I am not getting it all right. I’m not the perfect parent, as those don’t exist. Thanks to the afore linked training, I do feel I am empowered and equipped to be the parent God would want me to be for the kids He has chosen to allow me to parent.

The T.B.R.I. training was at first a “requirement” in order for me to be an adoptive parent. Now it is a personal yearly refresher course that I aim to require of myself. I always learn something. I walk away with a new hope, a new energy, and a renewed commitment to be the parent my children need and I the parent I desire to be.

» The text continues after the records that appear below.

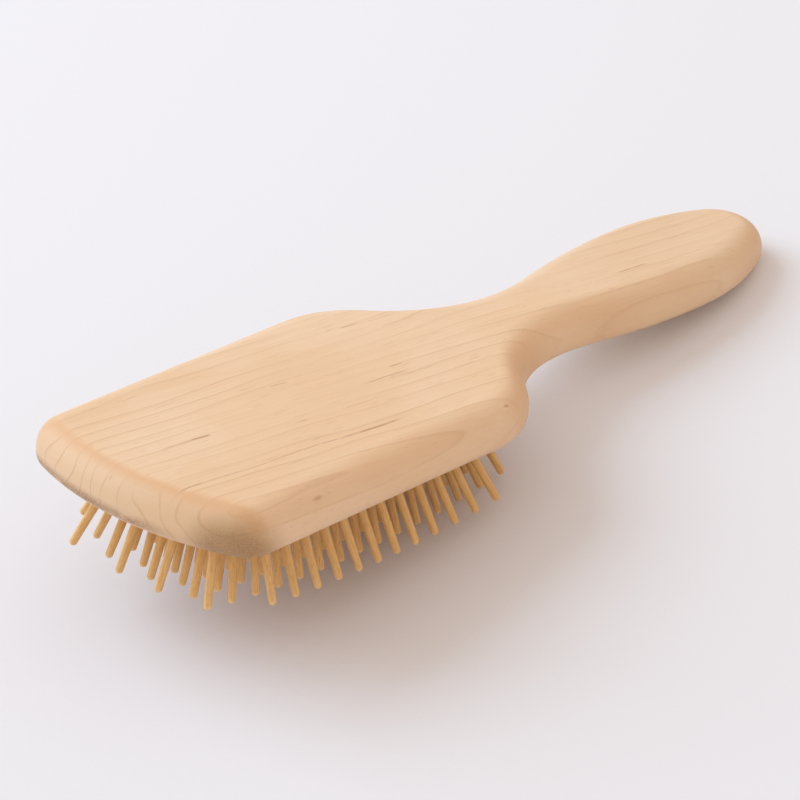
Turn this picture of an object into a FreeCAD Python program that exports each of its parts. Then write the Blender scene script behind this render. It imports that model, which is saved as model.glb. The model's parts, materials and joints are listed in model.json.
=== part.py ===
import FreeCAD, Part
import math
import os

import Sketcher

os.makedirs("parts", exist_ok=True)

# Wooden paddle hair brush: a one-piece maple body, a pneumatic rubber cushion that snaps into a
# routed recess, and cross rows of turned wooden pins whose heads sit behind the rubber.
# The brush is drawn with its pin-side face on z = 0, its back up and its handle along +X. At the
# end every piece is turned the same way, so that the brush lies on its pins and its handle end.

V = FreeCAD.Vector
doc = FreeCAD.newDocument("paddle_brush")

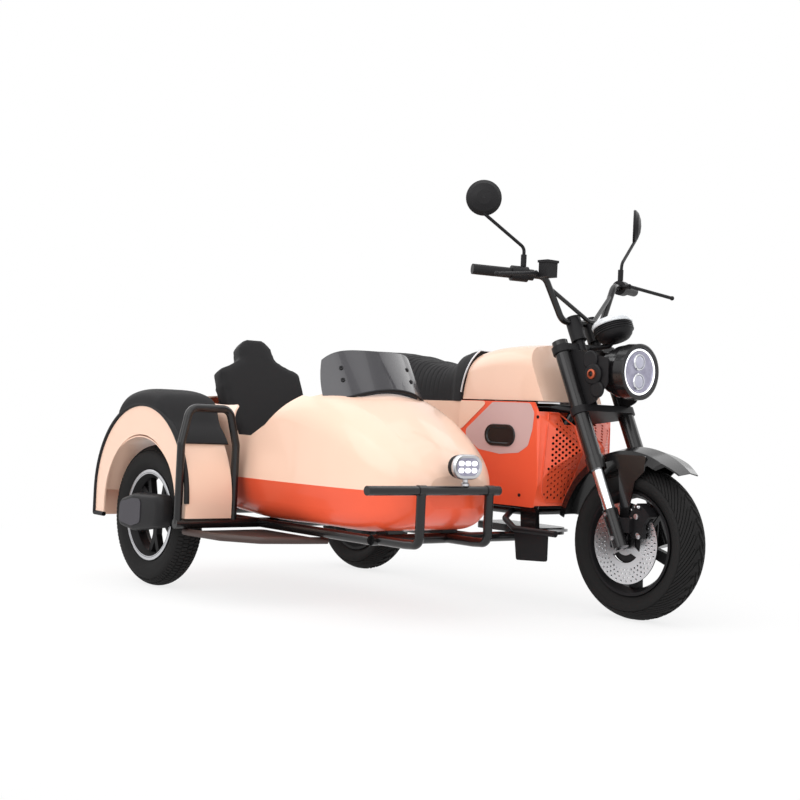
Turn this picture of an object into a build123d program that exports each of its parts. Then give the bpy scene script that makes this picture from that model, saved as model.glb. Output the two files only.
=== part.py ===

I could say so much more. If you have the means to take this course I highly recommend it. I don’t think any of us want to be bad at parenting. No one likes to go to bed feeling like they failed, or let their kids down. Though I’m sure all parent’s feel like that at times. This course will give you the tools to go back to your kids when you do make a mistake, and make things right. It will also equip you to be proactive not reactive.

I don’t know about you all, but the only training I received on how to be a parent was by watching my parent’s parent me. Some of the ways they parented me I knew I wanted to replicate, other ways I thought maybe I would do a little differently. Then I became a parent and wow it’s certainly easy to turn into your parent (good or bad.) My parent’s did the best they could with what they knew, I’m not saying they didn’t. There are so many things they did right. I wouldn’t be who I am without their guidance and investment in me. Maybe you are like me and want to take some things with you and leave some things behind. Or maybe you know that you don’t want to parent the way you were parented, but you also don’t know another way. T.B.R.I. is the way. It just works. It’s not based on threats, or fear. It’s also not easy. You can’t sit on your couch and turn out amazing kids (although I sure wish I could.) This way of parenting is very relational. Your kids will know the rules, and also feel safe to make mistakes not because a mistake won’t be addressed (it will be) but because they will be taught we all make mistakes and there’s a path back from “mistakeville.” We all need practice to make the right choices. We all need to be forgiven when mistakes are made. We all need people that are in love with us on our worst days not just our best days. And as parents we need to know how to parent when our kids are mouthy or we are mouthy.

We are all more than our biggest mistakes….bad behaviors aren’t from bad kids. Bad behavior is a signal we have a kid with needs that aren’t being met….and they have found a way to get their needs met through behavior whether it be good or bad….if this is confusing..message me…or even better take the course! You’ll understand..and you won’t be made to feel guilty for the past. You will instead be handed tools and hope for the journey…isn’t that what we all want?

This training will help in all your relationships.

I’m now trying to get my son’s school to use this to educate and equip their teachers. Once you have the tools, and you see them work, you will want to share it with everyone.